From Menzies, you can continue on the Golden Quest Discovery Trail up the sealed roads to Leonora and Laverton, which both have caravan parks and other facilities. Again, there are interesting diversions along the way.
But the highlight of the entire trail is surely one of the most unique, unexpected, astonishing art exhibits in the world: the statues of Lake Ballard.
GETTING TO LAKE BALLARD
The caravanner has several options for taking in this must-see destination. One is to leave the van in Kalgoorlie and do the 374km round trip in a day, and keep in mind that the 108km return trip from Menzies to the lake is unsealed.
Another option is to leave the van at Goongarrie, 90km north of Kalgoorlie and 42km south of Menzies. The campground is at the homestead of a former sheep station, now a conservation reserve. There is bushwalking at Goongarrie, birdwatching and a 4WD track along the Comet Vale siding.
A final option is to drive the van to Menzies and leave it at the caravan park in the centre of town. This will give you plenty of time to meet all the statues at Lake Ballard in the early morning or late afternoon (the prime viewing times) without having to race to or from Kalgoorlie. The hotel in Menzies serves meals, and if you shout one of the locals a beer, they might tell you how they became immortalised as one of the statues.
MEETING THE STATUES
So, with a packed lunch, plenty of water, sun protection and suitable footwear, it is on to Lake Ballard. The wide, unsealed road from Menzies has some corrugation, dust, floodways, cattle grids and numerous bends that should be taken at an easy speed. There are plenty of signs to indicate the way, and after about an hour there you are, parking near a posting that advises you about the statues along with a few cautions.

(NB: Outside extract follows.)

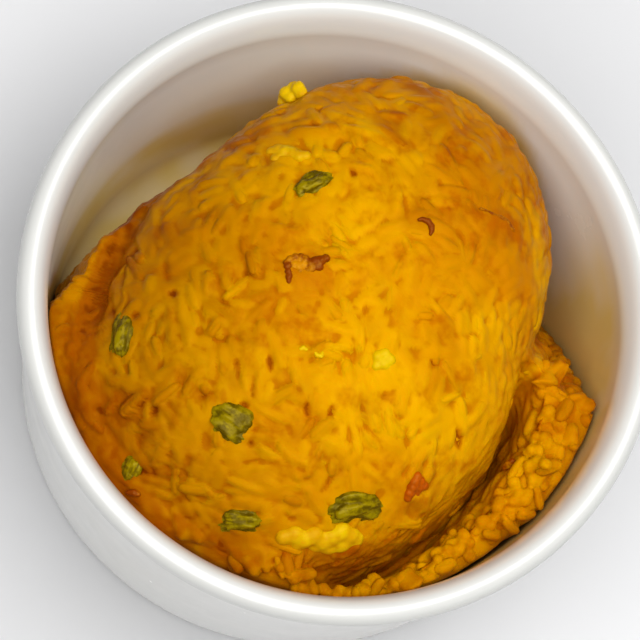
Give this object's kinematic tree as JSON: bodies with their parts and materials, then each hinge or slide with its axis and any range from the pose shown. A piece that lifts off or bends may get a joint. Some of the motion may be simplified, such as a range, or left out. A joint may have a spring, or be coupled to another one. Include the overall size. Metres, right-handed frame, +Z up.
{
  "type": "bowl of fried rice",
  "caption": "Deep round porcelain bowl holding a moulded dome of golden fried rice, with loose rice round its near side and small bits of green vegetable, carrot and egg.",
  "frame": {"origin": "middle of the bowl's foot, on the table", "axes": "+Z up out of the bowl; +X and +Y across the bowl, with the dome's long way 34 degrees clockwise of +Y seen from above and the loose rice towards -Y"},
  "size_m": [0.15, 0.15, 0.0926],
  "materials": {
    "white_porcelain": "glossy white glaze",
    "golden_rice": "cooked rice, fried golden, slightly oily",
    "green_bean": "cooked olive-green vegetable, oily",
    "carrot": "cooked carrot, oily",
    "egg_yellow": "scrambled egg, moist",
    "browned_bit": "browned crisp bit"
  },
  "bodies": {
    "root": {"bowl": "white_porcelain", "rice": "golden_rice", "green_1": "green_bean", "green_2": "green_bean", "green_3": "green_bean", "green_4": "green_bean", "green_5": "green_bean", "green_6": "green_bean", "carrot_1": "carrot", "egg_1": "egg_yellow", "egg_2": "egg_yellow", "egg_3": "egg_yellow", "egg_4": "egg_yellow", "browned_1": "browned_bit"}
  },
  "joints": []
}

After a short walk, you’ll be carefully making your way along the shimmering surface of a salt lake, breaking through the thin, white crust to the mud underneath. The footprints of previous visitors add to the impression that aliens have landed, and there are even footprints of dingoes.
Spread out over 7sq km and at about 75m apart, the statues stand on a dead-flat landscape. Don’t make the mistake thinking you can spend half an hour here and be satisfied. There is something about each statue that makes you feel you must go and say hello to the next one. Here is a woman, middle-aged and a bit stooped, but with plenty of life still left in her. There is a man with a bit of a pot belly and plenty of tales to tell of too many rounds at the pub. A child, too, wanders along and you feel the urge to unite him with his parents. They cannot come to you so you must go to them. For proper introductions all around, allow at least two hours.
Afterwards, head to Snake Hill Lookout for an expansive view of where you have just been. This is Golden Quest Site 20 on the Discovery Trail, and the information board reveals that on the rare occasions that Lake Ballard floods, it becomes a frenzied breeding ground for banded stilts. No one can be sure what the stilts will think of the statues next time it floods.
Take it easy on the drive back to Menzies and stop in at the service station to add your comments to the guest book. It’s strange, but you’ll find that that mob of beings poised in the white terrain will stay in your memory, and, over that glass of wine and some nibbles, you’ll be sharing your Lake Ballard adventure with fellow travellers for years to come.